■ **Work to do**
Extract, unchanged, every line from the top of the material below through the line with "tank stands on.", and no more.

--- Start of Supplied material ---

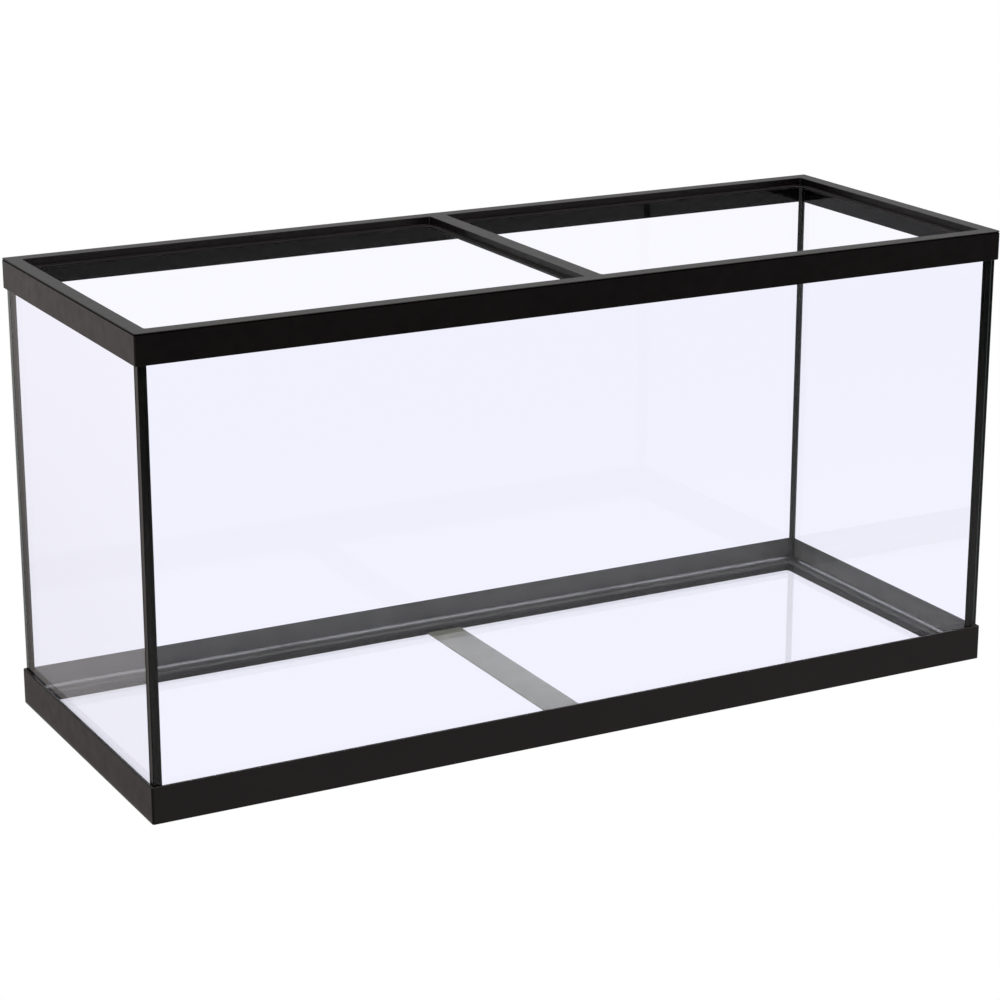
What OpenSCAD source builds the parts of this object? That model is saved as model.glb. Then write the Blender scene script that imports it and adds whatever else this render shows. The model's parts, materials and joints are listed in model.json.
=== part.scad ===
// Framed glass aquarium: five panes bonded with black silicone, held between
// a moulded top frame with a centre brace and a moulded base frame with a
// cross strip. X runs along the tank, Y from front to back, Z up. The origin
// is the centre of the footprint, on the surface that the tank stands on.

/* [Glass] */
// Outside length of the glass box
glass_l = 1219; // [900:1:1830]
// Outside width of the glass box, front to back
glass_w = 457; // [300:1:610]
// Thickness of the four wall panes
wall_t = 10; // [6:0.5:12]
// Thickness of the bottom pane
floor_t = 10; // [6:0.5:15]

/* [Silicone] */
// Thickness of the silicone between a pane and its neighbour
joint_t = 1; // [0.5:0.25:2]
// Leg of the sealing bead inside each corner
bead_leg = 4; // [3:0.5:5.5]
// Radius of the hollow face of a sealing bead
bead_hollow_r = 4.5; // [4.5:0.5:14]
// Thickness of a sealing bead along its edges
bead_edge_t = 0.3; // [0.2:0.1:0.6]

/* [Frames] */
// Overall height, from the stand to the top of the rim
tank_h = 605; // [400:1:760]
// Wall thickness of both skirts
skirt_t = 3; // [2:0.25:4]
// Radius of the vertical outer corners
corner_r = 3; // [1:0.5:6]

/* [Top frame] */
// Height of the top skirt
top_skirt_h = 39; // [25:1:60]
// Width of the flat rim
rim_w = 20; // [18:0.5:26]
// Thickness of the rim
rim_t = 4; // [2.5:0.25:5]
// Depth of the lid recess, from the rim to the ledge
recess_h = 10.5; // [8:0.25:16]
// Width of the lid ledge
ledge_w = 7; // [5:0.5:12]
// Thickness of the lid ledge
ledge_t = 2.75; // [2:0.25:4]
// Wall thickness of the recess
recess_wall_t = 3; // [2:0.25:3]
// Corner radius of the lid ledge
ledge_r = 12; // [6:1:20]
// Corner radius of the recess
recess_r = 3; // [1:0.5:6]
// Width of the centre brace at the rim
brace_w = 24; // [16:1:60]

/* [Base frame] */
// Height of the base skirt
base_skirt_h = 48; // [30:1:70]
// Distance from the outside of the skirt to the opening underneath
base_rail_w = 29; // [24:1:45]
// Height of the ledge that carries the glass
base_ledge_h = 9; // [6:0.5:15]
// Thickness of the ledge and of the flange below its inner edge
base_web_t = 3; // [2:0.25:4]
// Corner radius of the opening underneath
base_opening_r = 6; // [2:1:12]
// Width of the cross strip
strip_w = 51; // [30:1:100]
// Thickness of the cross strip
strip_t = 3; // [2:0.25:4]

/* [Hidden] */
$fn = 64;

// The skirts stand off the glass by one silicone joint.
inset = skirt_t + joint_t;
tank_l = glass_l + 2 * inset;
tank_w = glass_w + 2 * inset;

// Heights of the panes
pane_z0 = base_ledge_h + joint_t;
pane_z1 = tank_h - rim_t - joint_t;
pane_h = pane_z1 - pane_z0;
floor_z = pane_z0 + floor_t;

// Distances inward from the outside of the skirts
pane_in = inset + wall_t;
recess_wall_in = rim_w - recess_wall_t;
ledge_in = rim_w + ledge_w;

// Heights inside the top frame
ledge_z = tank_h - recess_h;
ledge_z0 = ledge_z - ledge_t;
top_skirt_z0 = tank_h - top_skirt_h;

// Half widths of the brace
brace_half = brace_w / 2;
brace_ledge_half = brace_half + ledge_w;
brace_hollow_half = brace_half - recess_wall_t;

// Clear inside of the glass box, half sizes
inside_x = glass_l / 2 - wall_t;
inside_y = glass_w / 2 - wall_t;

black = [0.06, 0.06, 0.06];
silicone_black = [0.03, 0.03, 0.035];
light_grey = [0.66, 0.67, 0.65];
clear_glass = [0.82, 0.86, 0.95, 0.35];
past = 1; // how far a cutting solid runs past what it cuts

// ---- Outlines ----

// Rectangle with true round corners
module round_rect(l, w, r) {
    square([l - 2 * r, w], center = true);
    square([l, w - 2 * r], center = true);
    for (sx = [-1, 1], sy = [-1, 1])
        translate([sx * (l / 2 - r), sy * (w / 2 - r)]) circle(r);
}

// Outside of the tank in plan
module tank_outline() {
    round_rect(tank_l, tank_w, corner_r);
}

// Sharp-cornered outline, a distance inward from the outside of the skirts
module inner_outline(d) {
    square([tank_l - 2 * d, tank_w - 2 * d], center = true);
}

// The two openings either side of the brace, d inward from the outside
module lid_openings(d, half_brace, r) {
    opening_l = tank_l / 2 - d - half_brace;
    for (s = [-1, 1])
        translate([s * (half_brace + opening_l / 2), 0])
            round_rect(opening_l, tank_w - 2 * d, r);
}

// Hollow-faced bead section in the corner of the first quadrant
module bead_section() {
    c = (bead_leg + bead_edge_t + sqrt(2 * pow(bead_hollow_r, 2) - pow(bead_leg - bead_edge_t, 2))) / 2;
    difference() {
        square(bead_leg);
        translate([c, c]) circle(bead_hollow_r);
    }
}

// Extrudes an outline from z0 up to z1
module slab(z0, z1) {
    translate([0, 0, z0]) linear_extrude(z1 - z0) children();
}

// ---- Mitres ----

// Plan region of a long rail: side -1 is the front, 1 the back
module long_wedge(side) {
    slab(-past, tank_h + past)
        polygon([
            [-tank_l / 2, side * tank_w / 2], [tank_l / 2, side * tank_w / 2],
            [tank_l / 2 - tank_w / 2, 0], [tank_w / 2 - tank_l / 2, 0],
        ]);
}

// Plan region of a short rail: side -1 is the left, 1 the right
module short_wedge(side) {
    slab(-past, tank_h + past)
        polygon([
            [side * tank_l / 2, -tank_w / 2], [side * tank_l / 2, tank_w / 2],
            [side * (tank_l / 2 - tank_w / 2), 0],
        ]);
}

// ---- Top frame ----

module top_moulding() {
    // Skirt
    slab(top_skirt_z0, tank_h - rim_t)
        difference() {
            tank_outline();
            inner_outline(skirt_t);
        }
    // Rim
    slab(tank_h - rim_t, tank_h)
        difference() {
            tank_outline();
            lid_openings(rim_w, brace_half, recess_r);
        }
    // Recess wall, hollow inside the brace
    slab(ledge_z, tank_h - rim_t)
        difference() {
            inner_outline(recess_wall_in);
            lid_openings(rim_w, brace_half, recess_r);
            square([2 * brace_hollow_half, tank_w - 2 * rim_w], center = true);
        }
    // Lid ledge
    slab(ledge_z0, ledge_z)
        difference() {
            inner_outline(recess_wall_in);
            lid_openings(ledge_in, brace_ledge_half, ledge_r);
            square([2 * brace_hollow_half, tank_w - 2 * ledge_in], center = true);
        }
}

// The part of the top moulding that crosses the tank, wider at the ledge
module brace_zone() {
    rim_zone = 2 * (brace_half + recess_r);
    ledge_zone = 2 * (brace_ledge_half + ledge_r);
    slab(ledge_z, tank_h + past)
        square([rim_zone, tank_w - 2 * rim_w], center = true);
    slab(ledge_z0 - past, ledge_z)
        square([ledge_zone, tank_w - 2 * rim_w], center = true);
}

module top_long_rail(side) {
    color(black)
        difference() {
            intersection() {
                top_moulding();
                long_wedge(side);
            }
            brace_zone();
        }
}

module top_short_rail(side) {
    color(black)
        intersection() {
            top_moulding();
            short_wedge(side);
        }
}

module top_front_rail() { top_long_rail(-1); }
module top_back_rail() { top_long_rail(1); }
module top_left_rail() { top_short_rail(-1); }
module top_right_rail() { top_short_rail(1); }

module top_center_brace() {
    color(black)
        intersection() {
            top_moulding();
            brace_zone();
        }
}

// ---- Base frame ----

module base_moulding() {
    // Skirt
    slab(0, base_skirt_h)
        difference() {
            tank_outline();
            inner_outline(skirt_t);
        }
    // Ledge under the glass
    slab(base_ledge_h - base_web_t, base_ledge_h)
        difference() {
            inner_outline(skirt_t);
            base_opening();
        }
    // Flange that carries the ledge on the stand
    slab(0, base_ledge_h - base_web_t)
        difference() {
            inner_outline(base_rail_w - base_web_t);
            base_opening();
        }
}

module base_opening() {
    round_rect(tank_l - 2 * base_rail_w, tank_w - 2 * base_rail_w, base_opening_r);
}

module base_long_rail(side) {
    color(black)
        intersection() {
            base_moulding();
            long_wedge(side);
        }
}

module base_short_rail(side) {
    color(black)
        intersection() {
            base_moulding();
            short_wedge(side);
        }
}

module base_front_rail() { base_long_rail(-1); }
module base_back_rail() { base_long_rail(1); }
module base_left_rail() { base_short_rail(-1); }
module base_right_rail() { base_short_rail(1); }

// Ties the two long flanges together, flush with the underside.
module base_cross_strip() {
    color(light_grey)
        slab(0, strip_t)
            square([strip_w, tank_w - 2 * base_rail_w], center = true);
}

// ---- Glass ----

// Front and back panes run the whole length of the glass box.
module long_pane(side) {
    color(clear_glass)
        translate([0, side * (glass_w - wall_t) / 2, pane_z0 + pane_h / 2])
            cube([glass_l, wall_t, pane_h], center = true);
}

// Side panes stand between them, one joint short at each end.
module short_pane(side) {
    color(clear_glass)
        translate([side * (glass_l - wall_t) / 2, 0, pane_z0 + pane_h / 2])
            cube([wall_t, 2 * (inside_y - joint_t), pane_h], center = true);
}

module front_pane() { long_pane(-1); }
module back_pane() { long_pane(1); }
module left_pane() { short_pane(-1); }
module right_pane() { short_pane(1); }

// The bottom pane lies inside the walls, on the base ledge.
module bottom_pane() {
    color(clear_glass)
        translate([0, 0, pane_z0 + floor_t / 2])
            cube([2 * (inside_x - joint_t), 2 * (inside_y - joint_t), floor_t], center = true);
}

// ---- Silicone ----

// Structural joint between a long pane and the end of a side pane
module corner_joint(sx, sy) {
    color(silicone_black)
        translate([sx * (glass_l - wall_t) / 2, sy * (inside_y - joint_t / 2), pane_z0 + pane_h / 2])
            cube([wall_t, joint_t, pane_h], center = true);
}

module joint_front_left() { corner_joint(-1, -1); }
module joint_front_right() { corner_joint(1, -1); }
module joint_back_left() { corner_joint(-1, 1); }
module joint_back_right() { corner_joint(1, 1); }

// Structural joint all round the edge of the bottom pane
module bottom_joint() {
    color(silicone_black)
        slab(pane_z0, floor_z)
            difference() {
                square([2 * inside_x, 2 * inside_y], center = true);
                square([2 * (inside_x - joint_t), 2 * (inside_y - joint_t)], center = true);
            }
}

// Side view of a bar of bead along X, mitred at both ends
module bar_outline(l) {
    reach = bead_leg + past;
    polygon([
        [-l / 2 - past, -past], [l / 2 + past, -past],
        [l / 2 - reach, reach], [reach - l / 2, reach],
    ]);
}

// Bar of bead along X, in the corner where +Y meets +Z. Each end is mitred
// both ways, because three bars meet in a corner of the tank.
module bead_bar(l) {
    reach = bead_leg + past;
    intersection() {
        rotate([90, 0, 90])
            translate([0, 0, -l / 2])
                linear_extrude(l) bead_section();
        slab(-past, reach) bar_outline(l);
        rotate([90, 0, 0])
            slab(-reach, past) bar_outline(l);
    }
}

// Sealing bead up an inside corner, from the floor to the lid ledge. It is
// the lower half of a bar that is twice as long.
module corner_bead(sx, sy) {
    color(silicone_black)
        intersection() {
            translate([sx * inside_x, sy * inside_y, ledge_z0])
                mirror([sx > 0 ? 1 : 0, 0])
                    mirror([0, sy > 0 ? 1 : 0])
                        rotate([0, 90, 0])
                            bead_bar(2 * (ledge_z0 - floor_z));
            slab(0, ledge_z0) tank_outline();
        }
}

module corner_bead_front_left() { corner_bead(-1, -1); }
module corner_bead_front_right() { corner_bead(1, -1); }
module corner_bead_back_left() { corner_bead(-1, 1); }
module corner_bead_back_right() { corner_bead(1, 1); }

// Sealing bead along the foot of a long wall
module bottom_long_bead(side) {
    color(silicone_black)
        translate([0, side * inside_y, floor_z])
            rotate(side > 0 ? 180 : 0)
                bead_bar(2 * inside_x);
}

// Sealing bead along the foot of a side wall
module bottom_short_bead(side) {
    color(silicone_black)
        translate([side * inside_x, 0, floor_z])
            rotate(side > 0 ? 90 : -90)
                bead_bar(2 * inside_y);
}

module bottom_bead_front() { bottom_long_bead(-1); }
module bottom_bead_back() { bottom_long_bead(1); }
module bottom_bead_left() { bottom_short_bead(-1); }
module bottom_bead_right() { bottom_short_bead(1); }

// Fills the channel of the top frame round the pane edges
module top_frame_bond() {
    color(silicone_black) {
        // Outside of the glass
        slab(top_skirt_z0, pane_z1)
            difference() {
                inner_outline(skirt_t);
                inner_outline(inset);
            }
        // Over the pane edges
        slab(pane_z1, tank_h - rim_t)
            difference() {
                inner_outline(skirt_t);
                inner_outline(recess_wall_in);
            }
        // Inside of the glass
        slab(ledge_z0, pane_z1)
            difference() {
                inner_outline(pane_in);
                inner_outline(recess_wall_in);
            }
    }
}

// Beds the glass on the base ledge and in the base skirt
module base_frame_bond() {
    color(silicone_black) {
        slab(base_ledge_h, pane_z0)
            difference() {
                inner_outline(skirt_t);
                inner_outline(base_rail_w - base_web_t);
            }
        slab(pane_z0, base_skirt_h)
            difference() {
                inner_outline(skirt_t);
                inner_outline(inset);
            }
    }
}

front_pane();
back_pane();
left_pane();
right_pane();
bottom_pane();
top_front_rail();
top_back_rail();
top_left_rail();
top_right_rail();
top_center_brace();
base_front_rail();
base_back_rail();
base_left_rail();
base_right_rail();
base_cross_strip();
joint_front_left();
joint_front_right();
joint_back_left();
joint_back_right();
bottom_joint();
corner_bead_front_left();
corner_bead_front_right();
corner_bead_back_left();
corner_bead_back_right();
bottom_bead_front();
bottom_bead_back();
bottom_bead_left();
bottom_bead_right();
top_frame_bond();
base_frame_bond();
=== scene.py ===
"""Looks for a framed glass aquarium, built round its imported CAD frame.

The two black frames are moulded plastic with rounded edges, the panes are float
glass with arrissed edges, and the silicone is laid and smoothed by hand.
"""

import json
import math
from functools import cache

import bmesh
import bpy
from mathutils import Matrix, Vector, noise


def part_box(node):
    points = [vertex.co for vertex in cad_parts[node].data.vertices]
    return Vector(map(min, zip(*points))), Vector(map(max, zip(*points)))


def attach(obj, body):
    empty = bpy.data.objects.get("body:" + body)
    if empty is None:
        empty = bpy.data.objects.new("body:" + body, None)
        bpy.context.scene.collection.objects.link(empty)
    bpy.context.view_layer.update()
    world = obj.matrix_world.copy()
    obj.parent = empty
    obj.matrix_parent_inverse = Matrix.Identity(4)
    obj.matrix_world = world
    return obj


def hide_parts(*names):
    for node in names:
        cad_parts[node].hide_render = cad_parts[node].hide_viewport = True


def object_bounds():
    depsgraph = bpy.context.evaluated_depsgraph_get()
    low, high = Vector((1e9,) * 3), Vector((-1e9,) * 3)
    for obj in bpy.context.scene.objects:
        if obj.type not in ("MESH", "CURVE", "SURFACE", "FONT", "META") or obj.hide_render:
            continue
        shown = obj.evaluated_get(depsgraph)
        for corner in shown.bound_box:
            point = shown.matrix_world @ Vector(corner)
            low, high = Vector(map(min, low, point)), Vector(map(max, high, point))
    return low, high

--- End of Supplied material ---

■ **Task response**
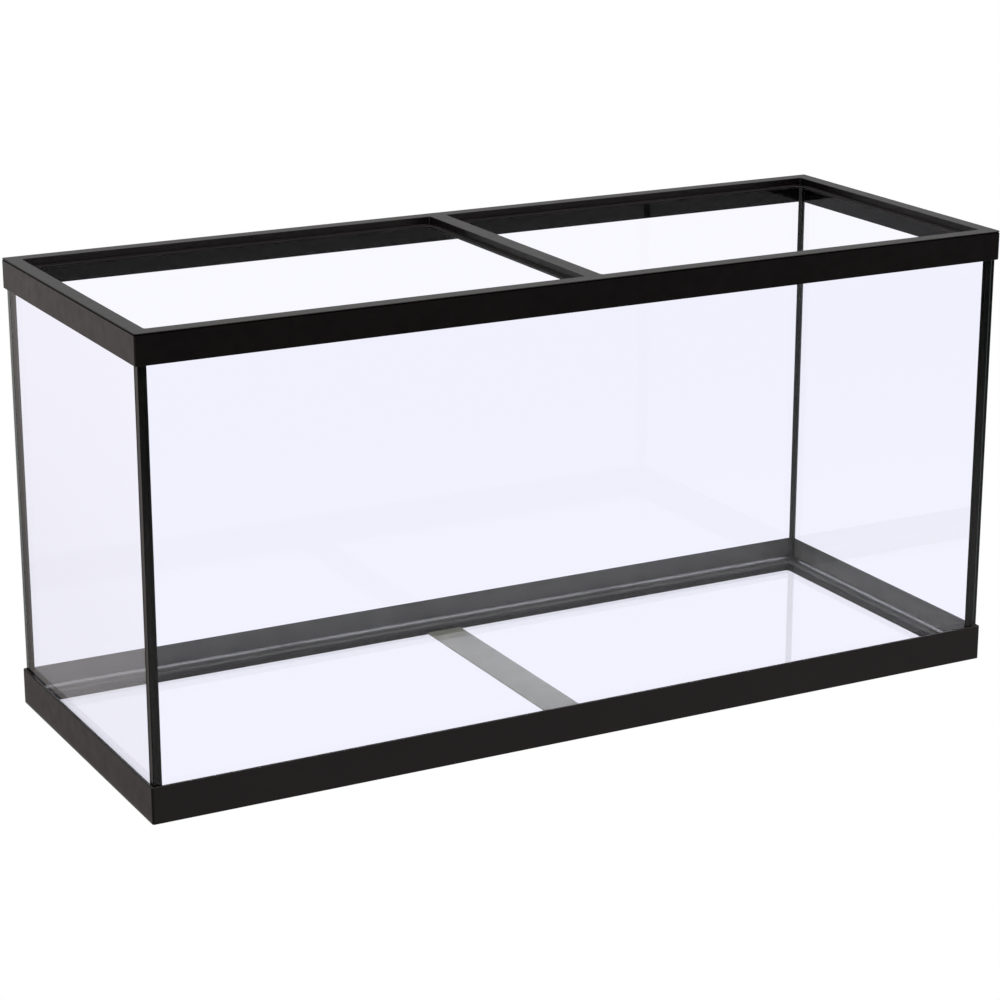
What OpenSCAD source builds the parts of this object? That model is saved as model.glb. Then write the Blender scene script that imports it and adds whatever else this render shows. The model's parts, materials and joints are listed in model.json.
=== part.scad ===
// Framed glass aquarium: five panes bonded with black silicone, held between
// a moulded top frame with a centre brace and a moulded base frame with a
// cross strip. X runs along the tank, Y from front to back, Z up. The origin
// is the centre of the footprint, on the surface that the tank stands on.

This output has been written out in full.